If Francis wants to speak about his concern for the poor, he must also address inequality faced by women, Sr Joan Chittister told a crowd of religion scholars, teachers and clergy. But her views were contrasted by those of commentator George Weigel.
- NCR Online
Addressing a session at the annual meetings of The American Academy of Religion and The Society of Biblical Literature last weekend, Sr Chittister cited figures that indicate women represent approximately two-thirds of the world's illiterate population and two-thirds of those suffering from hunger. "Someone, somewhere has decided that women need less, women deserve less and women are worthy of less than men."
"Pope Francis has won the heart of the world by being humble, simple and pastoral -- a warm and caring face of this church, a man like Jesus who is a man of the poor," she said. "But no one can say that they are for the poor as Jesus was and do nothing, nothing, nothing for the equality of women."
Chittister, a well-known author, NCR columnist and former leader of the Leadership Conference of Women Religious, spoke Saturday at a session at the annual meetings of The American Academy of Religion and The Society of Biblical Literature.
The meetings saw approximately 15,000 teachers, scholars, clergy and others gather for some 1,000 events over the five-day period. Chittister spoke at one of several events during the meetings focused on what effect Pope Francis has had globally on Catholicism, religion and society worldwide since his election to replace Pope Benedict XVI in March.
Providing a sharp contrast among other analysts at the meeting was George Weigel, the well-known biographer of Pope John Paul II who spoke with Chittister as part of a five-person panel dedicated to "Pope Francis and the State of Global Catholicism."
Saying that the first months of Francis' papacy have been "a kind of Rorschach test," Weigel said Catholics have seen in the new pope "their dreams or their fears with a clarity and conviction that frankly has little to do" with the pope's actions.

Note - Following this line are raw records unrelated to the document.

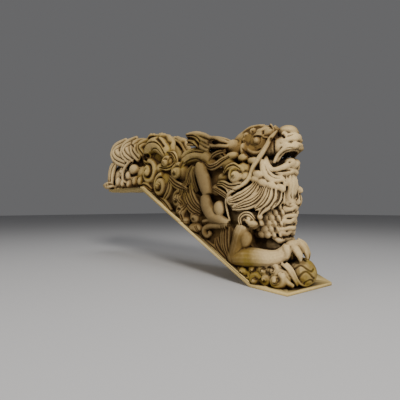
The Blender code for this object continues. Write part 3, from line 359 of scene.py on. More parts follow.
def cheek():
    """Plates behind the jaw, the big curl and the locks behind it."""
    for place, radii in (
        ((-0.441, -0.185, 1.152), (0.08, 0.036, 0.04)),
        ((-0.313, -0.195, 1.118), (0.055, 0.034, 0.038)),
        ((-0.209, -0.195, 1.083), (0.056, 0.03, 0.034)),
        ((-0.312, -0.2, 1.045), (0.05, 0.032, 0.03)),
        ((-0.259, -0.2, 1.015), (0.036, 0.03, 0.042)),
        ((-0.332, -0.165, 1.201), (0.03, 0.04, 0.06)),
    ):
        blob(*place, radii)
    scroll(-0.356, 0.964, 0.12, -0.245, turns=1.5, start=20, dome=0.07, stretch=0.85)
    lock([(-0.462, 1.144), (-0.538, 1.114), (-0.623, 1.074), (-0.712, 1.073), (-0.783, 1.121)],
         (-0.2, -0.215, -0.19), 0.075, 3, tip=0.5)
    lock([(-0.528, 1.211), (-0.617, 1.208), (-0.696, 1.183), (-0.737, 1.138)], -0.175, 0.05, 2)
    lock([(-0.308, 1.016), (-0.376, 1.054), (-0.452, 1.038), (-0.507, 0.986)], -0.24, 0.05, 2)
    lock([(-0.297, 0.876), (-0.417, 0.868), (-0.499, 0.898), (-0.582, 0.914)], (-0.235, -0.24), 0.05, 2,
         root=0.9)
    lock([(-0.353, 0.824), (-0.446, 0.848), (-0.519, 0.886), (-0.592, 0.886)], (-0.235, -0.242), 0.045, 2,
         root=0.9)
    lock([(-0.447, 0.764), (-0.532, 0.81), (-0.601, 0.844), (-0.646, 0.851)], (-0.235, -0.24), 0.055, 3,
         root=0.9)
    blob(-0.279, -0.2, 0.943, (0.06, 0.05, 0.06))
    blob(-0.512, -0.17, 1.095, (0.09, 0.05, 0.06))
    blob(-0.545, -0.19, 0.953, (0.07, 0.04, 0.05))


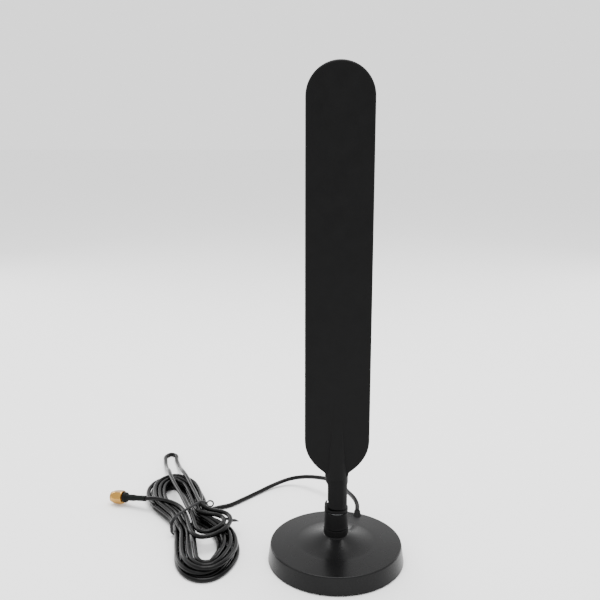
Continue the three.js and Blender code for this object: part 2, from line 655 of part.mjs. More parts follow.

Giving 10 points about Francis' style and preferences -- calling him, among other things, someone who is a "radically converted Christian disciple," a person respectful of popular expressions of piety, and a "man of the arts" -- Weigel said the pope stands in "essential continuity" with his predecessors, John Paul II and Benedict XVI.
Weigel said Francis will be the pope who completes a "dramatic historic transition" in the church from a focus on the 15th-century Council of Trent to the Second Vatican Council of the 1960s.